Where’s that large, unprecedented buildup of oil supply when you really need it?
By drilling additional wells, one might expect to increase the annual flow of production from a given oil field. This strategy usually proves quite successful in the initial phase of development of a newly discovered reservoir. However, as more oil is removed, less remains in the original deposit and it becomes increasingly difficult to continue to extract oil at the same rate. For this reason, the production profile from a given oil field inevitably exhibits a pattern of initial increase and eventual decline.
For example, production from Prudhoe Bay in Alaska peaked in 1988, and has declined at an average (logarithmically compounded) annual rate of 8.5% per year since then.
Collecting the 21 biggest fields in Texas as a group, production peaked in 1974-5, and has declined on average 7.5% per year since.
Production from Daqing, China’s biggest oil field, has been falling 2.2% per year since 1995.
At any given point in time, some fields would be exhibiting increasing production, others would be at plateau, while yet others would be in decline. Total global production in a given year will increase provided that production gains from the first group exceed the declines from the last category. Discovery and development of major new oil fields is the key requirement for increasing global oil production each year.
Chevron in 2005 reported an average production decline rate on its existing fields of 4% annually. If that same rate applies to the current 85 million b/d global production, we would need to find 3.4 million barrels per day in production from new fields every year– twice the annual flow from Prudhoe Bay at its peak– in order to keep global production from declining.
The last few years we have seen substantial production gains from a number of impressive new fields. For example, Angola’s Dalia field has been producing 250,000 barrels per day since March, and Azerbaijan’s Chirag and Azeri fields produced 700,000 b/d for the first half of this year, compared with 300,000 b/d three years ago.

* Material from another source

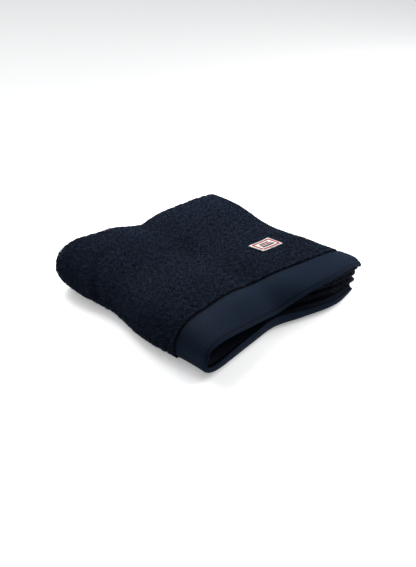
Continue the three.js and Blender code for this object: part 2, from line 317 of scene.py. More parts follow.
def clothFrames(width, v):  # a place on the cloth, both directions of the cloth there and its outward one
    step = 0.5
    ahead, behind = np.minimum(width + step, lastWidth), np.maximum(width - step, 0)
    across = unit(middlePoint(ahead, v) - middlePoint(behind, v))
    ahead, behind = np.minimum(v + step, lastLength), np.maximum(v - step, 0)
    lengthwise = unit(middlePoint(width, ahead) - middlePoint(width, behind))
    return middlePoint(width, v), across, lengthwise, unit(np.cross(lengthwise, across))


def clothPoint(width, v, off):  # off is the distance from the middle of the cloth, outwards on the top
    middle, _, _, outward = clothFrames(width, v)
    return middle + np.asarray(off)[..., None] * outward


def inFrame(points):  # from the fold's millimetres to the frame's metres
    return (points + np.array([fold["centreX"], fold["centreY"], 0.0])) * mm


def fromRim(width):
    return np.minimum(width, lastWidth - width)


def fromHem(v):
    return np.minimum(v, lastLength - v)


def stoodOn(width, v):  # 1 where loops stand on the outer face: top, roll, back turn and mouth
    def after(turn):
        return smoothStep((v - turnAt[turn][0] + margin["before"]) / margin["fade"])

    def before(turn):
        return smoothStep((turnAt[turn][1] + margin["after"] - v) / margin["fade"])

    a, inwards = np.interp(width, roundWidth, roundSamples), fromRim(width)
    outside = smoothStep((margin["rollEnd"] - a) / margin["rollFade"])
    outside = outside * smoothStep((v - cloth["bandWidth"]) / margin["band"])
    inMouth = after("mouth") * before("mouth") * smoothStep((inwards - margin["mouthRim"]) / margin["fade"])
    stood = np.maximum(np.maximum(outside, after("back")) * before("back"), inMouth)
    return stood * smoothStep((inwards - margin["rim"]) / margin["rim"])


def halfThickness(width, v, side):  # side is 1 on the outer face of the cloth and -1 on the inner one
    band = np.interp(fromHem(v), hemProfile["at"], hemProfile["outer" if side > 0 else "inner"])
    a = np.interp(width, roundWidth, roundSamples)
    under = smoothStep((turnAt["back"][0] - v) / margin["under"]) * (side > 0)
    under = under * smoothStep((a - 2) / margin["underFade"])
    bumps = ripple(width, v, cloth["bump"], cloth["bumpTurn"] * side) - cloth["bumpLevel"]
    pile = mix(cloth["pile"], cloth["underside"], under) + (1 - under) * cloth["bumpRise"] * bumps
    if side > 0:
        pile = mix(pile, cloth["ground"], stoodOn(width, v))
    # the second layer is thinner inside the roll
    inHeart = np.clip(1 - 2 * np.abs(pathValue(v, "quarter") - 1), 0, 1)
    inHeart = inHeart * smoothStep((a - cloth["heartFrom"]) / cloth["heartFade"])
    inHeart = inHeart * smoothStep((cloth["heartTo"] - a) / cloth["heartFade"])
    pile = pile - cloth["heartThin"] * inHeart
    half = mix(band, pile, smoothStep((fromHem(v) - hemProfile["at"][-1]) / cloth["bandFade"]))
    rounding = np.sqrt(np.clip(fromRim(width) / cloth["edgeRound"], 0, 1))
    edge = mix(cloth["edge"], cloth["edgeHalf"], rounding)
    past = smoothStep((fromRim(width) - cloth["edgeRound"]) / cloth["edgeWide"])
    return np.minimum(half, mix(edge, half, past))


def steppedLine(marks, steps):  # places along a line, evenly spaced between its marks
    places = [np.array(marks[:1], float)]
    for first, last, step in zip(marks, marks[1:], steps):
        count = max(1, round((last - first) / step))
        places.append(np.linspace(first, last, count + 1)[1:])
    return np.concatenate(places)


def clothStations():  # along the cloth: the hem's profile, fine steps on the turns and coarse ones between
    fine, coarse, hidden, at = cloth["fineStep"], cloth["step"], cloth["hiddenStep"], hemProfile["at"]
    marks = [at[-1], turnAt["back"][0], turnAt["back"][1] + margin["before"],
             turnAt["mouth"][0] - margin["before"], turnAt["mouth"][1] + margin["before"],
             turnAt["inner"][0], turnAt["inner"][1], lastLength - at[-1]]
    middle = steppedLine(marks, [coarse, fine, hidden, fine, hidden, fine, hidden])
    band = steppedLine(at[bandLast - 1:bandLast + 1], [coarse])
    start = np.concatenate([[hemNotch["deep"]], at[:bandLast - 1], band, at[bandLast + 1:-1]])
    return np.concatenate([start, middle, lastLength - start[::-1]])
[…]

And yet, despite these many promising developments, global production has stagnated.
Stuart Staniford and Khebab discuss what this tells us in separate posts today over at the Oil Drum.
estimates the annual growth rate of world oil production four different ways, using the data reported separately by the International Energy Agency, the Oil and Gas Journal, and two separate measures from the U.S. Energy Information Administration. Stuart summarizes the average annual production growth rates from the four series in the gray line in the diagram below. The increase in production capacity from major new oil fields that went into production in the indicated year is summarized by the red line.
If indeed we had about 3.2 million b/d in production from the new fields in 2007, as the red line might suggest, and yet global production failed to increase, as so far appears to be the case, then a 4% average decline rate could be about right. I’m reluctant to follow Stuart and Khebab in the subsequent step of concluding that the global decline rate has increased sharply just in the last few years. I expect that slippage (projects coming on line more slowly than originally anticipated) may yet prove to be part of the explanation. And divining just what is going on in Saudi Arabia, which figures prominently in both the major new projects and decline in existing production calculations, would seem to be the key ingredient for understanding the phenomenon identified by Stuart and Khebab. But in any case, these data reinforce the conclusion that just keeping up with the depletion from existing fields may be harder than it looks, and suggest that extrapolation of Chevron’s 4% decline rate to average global production might not be so far off the mark.
And how much would any of this change if we include last week’s news out of Brazil? Petrobas just announced that its Tupi oil field may contain up to 8 billion barrels of oil and could begin producing 100,000 barrels per day in three to four years.
Let me help you with the math– the entire 8 billion barrels, if it indeed proves to be there, would be 1/4 of the world’s annual consumption.